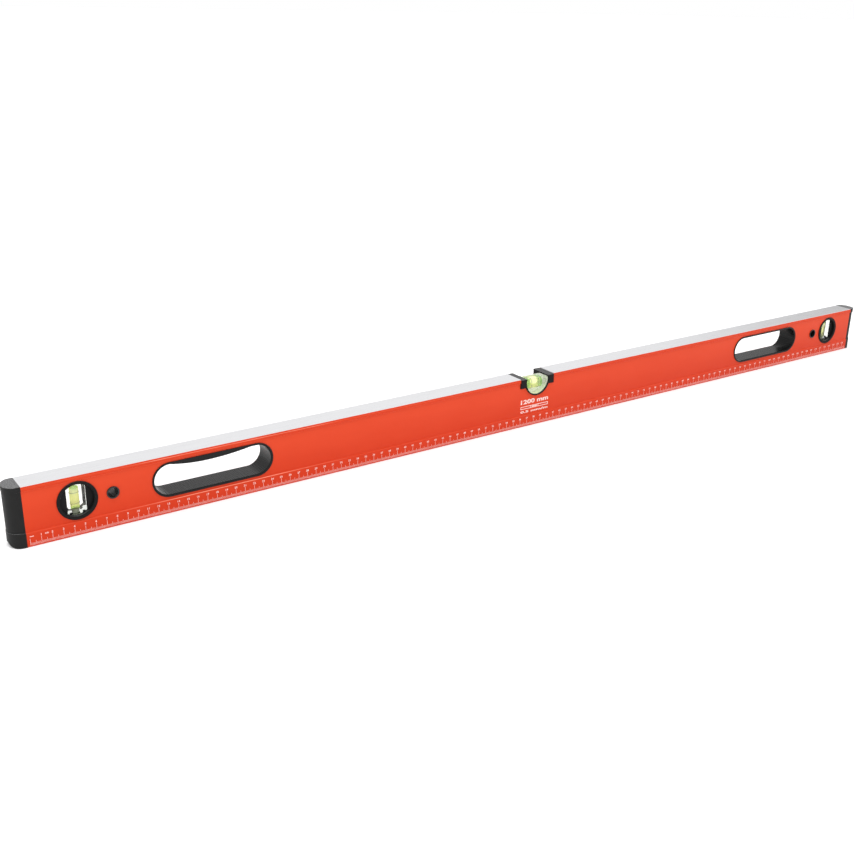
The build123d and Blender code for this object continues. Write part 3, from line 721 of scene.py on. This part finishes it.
world = bpy.data.worlds.new("studio_world")
bpy.context.scene.world = world
world.use_nodes = True
tree = world.node_tree
sky = tree.nodes["Background"]
towards = tree.nodes.new("ShaderNodeTexCoord").outputs["Generated"]
facing = tree.nodes.new("ShaderNodeVectorMath")
facing.operation = "DOT_PRODUCT"
facing.inputs[1].default_value = (
    cos(SHADE_RISE) * sin(SHADE_TURN), cos(SHADE_RISE) * cos(SHADE_TURN), sin(SHADE_RISE)
)
tree.links.new(towards, facing.inputs[0])
lobe = tree.nodes.new("ShaderNodeMapRange")
lobe.interpolation_type = "SMOOTHSTEP"
patch = {
    "From Min": cos(SHADE_RIM), "From Max": cos(SHADE_CORE),
    "To Min": WORLD_LIGHT, "To Max": WORLD_SHADE,
}
for socket, value in patch.items():
    lobe.inputs[socket].default_value = value
tree.links.new(facing.outputs["Value"], lobe.inputs["Value"])
tree.links.new(lobe.outputs[0], sky.inputs["Strength"])
sky.inputs["Color"].default_value = (1.0, 1.0, 1.0, 1.0)

overhead_data = bpy.data.lights.new("overhead_light", "SUN")
overhead_data.energy = 1.9
overhead_data.angle = radians(50)
overhead = bpy.data.objects.new("overhead_light", overhead_data)
overhead.visible_glossy = False  # otherwise its glare turns the milled top as white as the floor
overhead.rotation_euler = Euler((radians(8), 0, 0))
bpy.context.scene.collection.objects.link(overhead)

KEY_PLACE = Vector((-2.2, -1.0, 1.1))
KEY_AIM = Vector((0.1, 0, 0))

key_data = bpy.data.lights.new("key_light", "AREA")
key_data.shape = "RECTANGLE"
key_data.size = 2.4
key_data.size_y = 1.2
key_data.energy = 5.0
key = bpy.data.objects.new("key_light", key_data)
key.location = KEY_PLACE
key.rotation_euler = (KEY_AIM - KEY_PLACE).to_track_quat("-Z", "Y").to_euler()
bpy.context.scene.collection.objects.link(key)

camera_data = bpy.data.cameras.new("camera")
camera_data.sensor_width = 36.0
camera_data.lens = 46.097
camera_data.clip_start = 0.05
camera_data.clip_end = 200.0
camera = bpy.data.objects.new("camera", camera_data)
camera.location = (-0.79071, -0.92999, 0.45788)
camera.rotation_euler = Euler((radians(68.916), radians(-0.966), radians(-34.373)))
bpy.context.scene.collection.objects.link(camera)
bpy.context.scene.camera = camera
bpy.context.scene.view_settings.view_transform = "Standard"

* * *

* **GIVEN TASK**:
Please restate the whole listing word for word.

* **CORRECT ANSWER**:
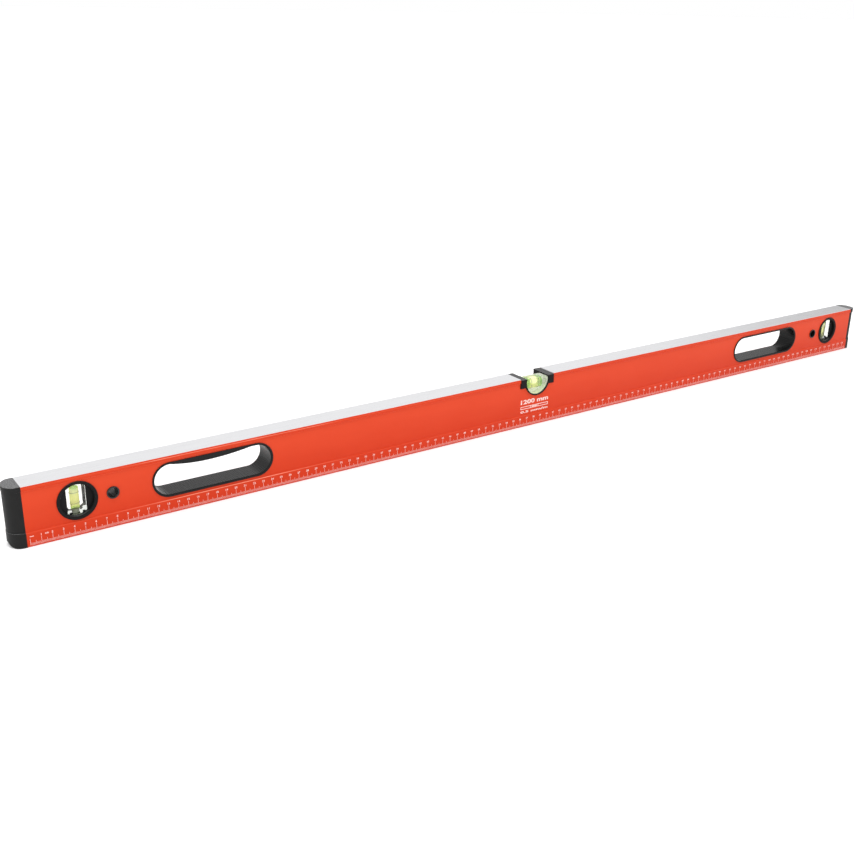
The build123d and Blender code for this object continues. Write part 3, from line 721 of scene.py on. This part finishes it.
world = bpy.data.worlds.new("studio_world")
bpy.context.scene.world = world
world.use_nodes = True
tree = world.node_tree
sky = tree.nodes["Background"]
towards = tree.nodes.new("ShaderNodeTexCoord").outputs["Generated"]
facing = tree.nodes.new("ShaderNodeVectorMath")
facing.operation = "DOT_PRODUCT"
facing.inputs[1].default_value = (
    cos(SHADE_RISE) * sin(SHADE_TURN), cos(SHADE_RISE) * cos(SHADE_TURN), sin(SHADE_RISE)
)
tree.links.new(towards, facing.inputs[0])
lobe = tree.nodes.new("ShaderNodeMapRange")
lobe.interpolation_type = "SMOOTHSTEP"
patch = {
    "From Min": cos(SHADE_RIM), "From Max": cos(SHADE_CORE),
    "To Min": WORLD_LIGHT, "To Max": WORLD_SHADE,
}
for socket, value in patch.items():
    lobe.inputs[socket].default_value = value
tree.links.new(facing.outputs["Value"], lobe.inputs["Value"])
tree.links.new(lobe.outputs[0], sky.inputs["Strength"])
sky.inputs["Color"].default_value = (1.0, 1.0, 1.0, 1.0)

overhead_data = bpy.data.lights.new("overhead_light", "SUN")
overhead_data.energy = 1.9
overhead_data.angle = radians(50)
overhead = bpy.data.objects.new("overhead_light", overhead_data)
overhead.visible_glossy = False  # otherwise its glare turns the milled top as white as the floor
overhead.rotation_euler = Euler((radians(8), 0, 0))
bpy.context.scene.collection.objects.link(overhead)

KEY_PLACE = Vector((-2.2, -1.0, 1.1))
KEY_AIM = Vector((0.1, 0, 0))

key_data = bpy.data.lights.new("key_light", "AREA")
key_data.shape = "RECTANGLE"
key_data.size = 2.4
key_data.size_y = 1.2
key_data.energy = 5.0
key = bpy.data.objects.new("key_light", key_data)
key.location = KEY_PLACE
key.rotation_euler = (KEY_AIM - KEY_PLACE).to_track_quat("-Z", "Y").to_euler()
bpy.context.scene.collection.objects.link(key)

camera_data = bpy.data.cameras.new("camera")
camera_data.sensor_width = 36.0
camera_data.lens = 46.097
camera_data.clip_start = 0.05
camera_data.clip_end = 200.0
camera = bpy.data.objects.new("camera", camera_data)
camera.location = (-0.79071, -0.92999, 0.45788)
camera.rotation_euler = Euler((radians(68.916), radians(-0.966), radians(-34.373)))
bpy.context.scene.collection.objects.link(camera)
bpy.context.scene.camera = camera
bpy.context.scene.view_settings.view_transform = "Standard"